[Dixielandjazz] Al Hirt: Not jazz?
Charles Suhor
csuhor at zebra.net
Tue Jan 23 12:05:25 PST 2007
On Jan 23, 2007, at 1:33 PM, Robert S. Ringwald wrote:
> What a bunch of BS. Al Hirt was a great Jazz musician. So he had
> phenomenal technique and had some pop hits in the 60s. That did not
> make
> him "Not a Jazz musicians."
>
> Sometimes I wonder...
>
> --Bob Ringwald
Agreed, Bob. If Al's only output had been stuff like the insipid
"Java," he'd be in the Herb Alpert category. But he was versatile
enough to be very commercial and a furiously swinging jazzman. In his
late 40s and early 50s in N.O., he was said to stretch out at jam
sessions and, along with Black Mike Lala, was the closest thing in town
to Dizzy. In the 60s at his Bourbon St. club he hired players like
Ellis Marsalis, Fred Crane, and Jimmy Zitano and played in a
freewheeling Dixieland band format that purists hated, tourists
applauded, and musicians respected.

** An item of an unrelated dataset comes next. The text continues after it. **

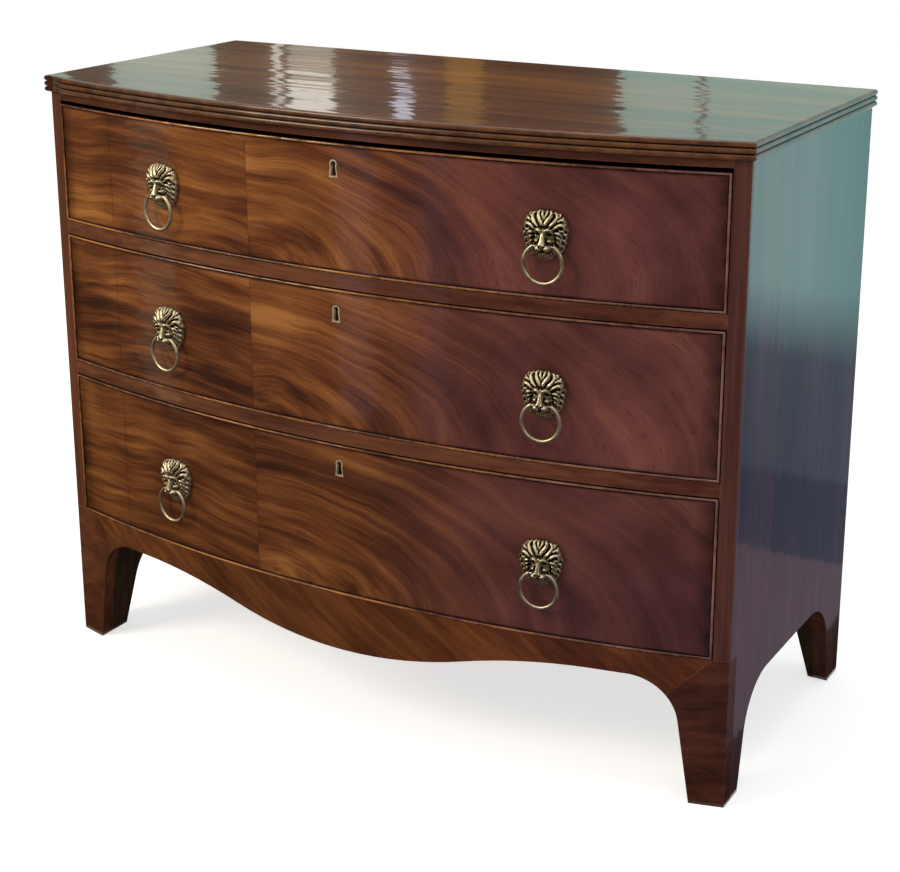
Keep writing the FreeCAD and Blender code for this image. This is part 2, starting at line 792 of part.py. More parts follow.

He switched to a commercial format,
intentionally saying "I'm not a jazzman." That was his quote in my
cover story for Down Beat in 1969. Not a good thing to say in terms of
legacy, but in the article (and in his total career) it's clear that
his his range of skills was huge, including legit, powerhouse big band,
pyrotechnic display, jazz improvisation, and yes, cotton-candy pop.
Late in his career, and before his sad decline when he continued to
play despite health problems, he didn't give a crap and would play fine
jazz sets with more great modernists in the rhythm section.